Abstract
Home-based primary care in Canada is currently greatly under-powered, despite an aging population, an increasing proportion of homebound older adults,1 and 100% of Canadians hoping to age at home.2
Homebound older adults in Canada have increased comorbidities, medications and mental diagnoses compared to their non-homebound peers.3,4 They have difficulty accessing office-based care due to a combination of physical, mental and social frailty, resulting in higher emergency department (ED) visits and hospitalization rates.4 Our team, House Calls, reaches homebound adults with further identities that may impact equitable care, including racialized older adults, newcomers, those with English as a second language, adults with disabilities and the precariously housed.
House Calls is a unique not-for-profit home-based primary care team in Toronto, Canada. It was founded in 2007 through consultation with local older adults, caregivers and service providers identifying the type of services that mattered most to their care. It was further developed in collaboration with local community partners.
The team is a health worker-led multidisciplinary team, with physicians, nurse practitioners, occupational therapists, physiotherapists, social workers and administrators working together in a horizontal, trust-rooted leadership structure. Through regular intra-team consultation and annual patient/caregiver surveys, the team evolves its operational structure responsively to patient and community needs.
The goal of House Calls is to help homebound older adults age and die in place, through a three-pronged program: geriatric-focused interdisciplinary primary care, urgent care support and home-based palliative care.
We designed a retrospective cohort study to assess rates of hospitalization, ED visits and time spent in the community for House Calls patients from January 1, 2015 to January 1, 2022, when compared to similarly frail, homebound older adults in the same geographic areas. The study will also measure House Calls program implementation, through rates of interprofessional and urgent care visits.
Study results are pending.
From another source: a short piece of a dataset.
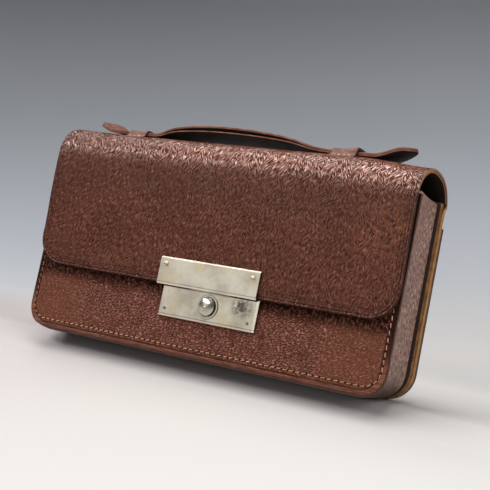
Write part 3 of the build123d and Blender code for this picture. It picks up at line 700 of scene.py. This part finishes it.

We hypothesize that this home-based primary care model results in reduced ED visits and hospitalizations, and more successful aging at home as measured by time spent in the community.
Through the description of this program and its evaluation, we hope to contribute valuable, evidence-based knowledge to inform the care of older adults, in a challenging international climate of aging populations, limited research and often stigma-based funding challenges.
We hope to use our results to improve the quality of care offered at House Calls, and inform wider implementation of similarly structured home-based primary care teams.
References
- Lapointe-Shaw L, Jones A, Ivers NM, Rahim A, Babe G, Stall NM, Sinha SK, & Costa AP. Homebound status among older adult home care recipients in Ontario, Canada. J Am Geriatr Soc 2022; 70(2):568–578.
- Sinha, S.,Nolan, M. Bringing long-term care home. NIA. Nov 2020.
- Qiu, W. Q., Dean, M., Liu, T., George, L., Gann, M., Cohen, J. Bruce, M. L. Physical and mental health of homebound older adults: an overlooked population. J Am Geriatr Soc 2010; 58(12):2423–2428.
- Musich, S., Wang, S. S., Hawkins, K., Yeh, C. S. Homebound older adults: Prevalence, characteristics, health care utilization and quality of care. Geriatr Nurs. 2015; 36(6):445–450.